I guess whenever triggers occur, I rehash everything-and since I have done it a million times I find other pieces of it to latch onto. Like was pointed out in our argument, it ends up not being about the trigger but the whole affair. And I will admit, it does. I hold grudges and don't feel he understands how badly he hurt me (although he insists he does...and also that I don't care how much he hurts too).

He is a classic example of saying the "right things" until he doesn't get his way (me getting over it for example) then he gets nasty again. We just keep going round and round and nothing ever changes or gets better.


Posts: 10 | Registered: Aug 2013
Ashland13
Member
Member # 38378
Default  Posted: 1:42 PM, September 8th (Sunday)

Something I do with the triggers is evaluate and then change the way my mind thinks when a trigger comes.

I'll try to give an example and not be my usual long winded self.

This past winter, I went to hear my father in concert. He neglected to tell me that the heart of the show was love songs. At the beginning, I sat drenched in tears and mascara, with hugs from strangers to comfort me. No one spoke as the music continued and my tears continued, no questions were asked, but I got mad at myself while I sat there.

I was mad because I realized that by giving in to a trigger, I was letting Perv ruin even more of my life than he already has. He's ruined the past already, for I can't get those days back, but to let him ruin the rest of my days is, in a way, my own choice. All of this came to mind as I sat and listened to the holiday and love songs.

So...a few songs later, something occurred to me. Why did life have to still be about that man? It finally dawned on me, how much of my life was about that man, who threw me away without even looking back up the hill when he drove off in the middle of the night.

So...two boxes of tissues and some hand squeezes later, I started to ask myself, what's the problem here? He's not here, nothing bad happened today, so get hold of yourself. I began to ask myself about the songs and to listen to the other parts, the instruments and not so much the words. During this time, I asked myself what other kinds of love are in the world? My daughter, my parents, siblings and so on...it was really hard and it didn't erase his image from my mind, but what it did was let me think of my love for other people. By the time the show was over, I was thinking of all the people who still love me and have done acts of kindness in his absence.

It really, really helped and I was able to only sniffle when I got to congratulate my father for his music.

There are some other anti-trigger ideas I've worked on if you want to "hear" them, for this is a daily journey for me.

One of the first things a counselor told me that you are already doing, is to recognize.


Ashland 13

The only thing that stays the same, is change. -M. Etheridge


Posts: 1955 | Registered: Feb 2013 | From: New England
booger bear
Member
Member # 26584
Default  Posted: 1:59 PM, September 8th (Sunday)

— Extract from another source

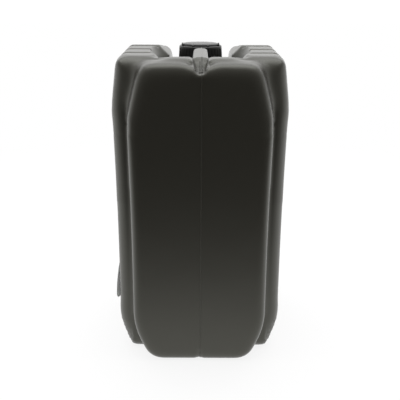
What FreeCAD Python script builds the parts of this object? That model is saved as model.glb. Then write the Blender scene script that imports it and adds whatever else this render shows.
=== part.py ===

I don't know when your D-day was I am assuming it was recent.

That being said, time. It's going to take time. The triggers are gonna come fast & furious for awhile. They are gonna come out of the blue, they are gonna come over the weirdest/simple things. Let them come, feel them, work them out, get down to the root of the trigger.

I know that probably sounds like the opposite advise you were hoping for. It's important for later though. Right now you need to confront the triggers and let them confront you. Don't let them HAVE you, but learn from them, try to figure out the message. I think triggers are our subconscious way of talking to us. SO listen and feel and remember.

When your ready, and only you will know when this is, take the trigger and make it yours. Change the memory, meaning, feeling behind it. It get's easier I swear and the answers ect become more clear.

(((hugs)))


I am fiercely independent and I won’t apologize for it. I'd rather be single than settled.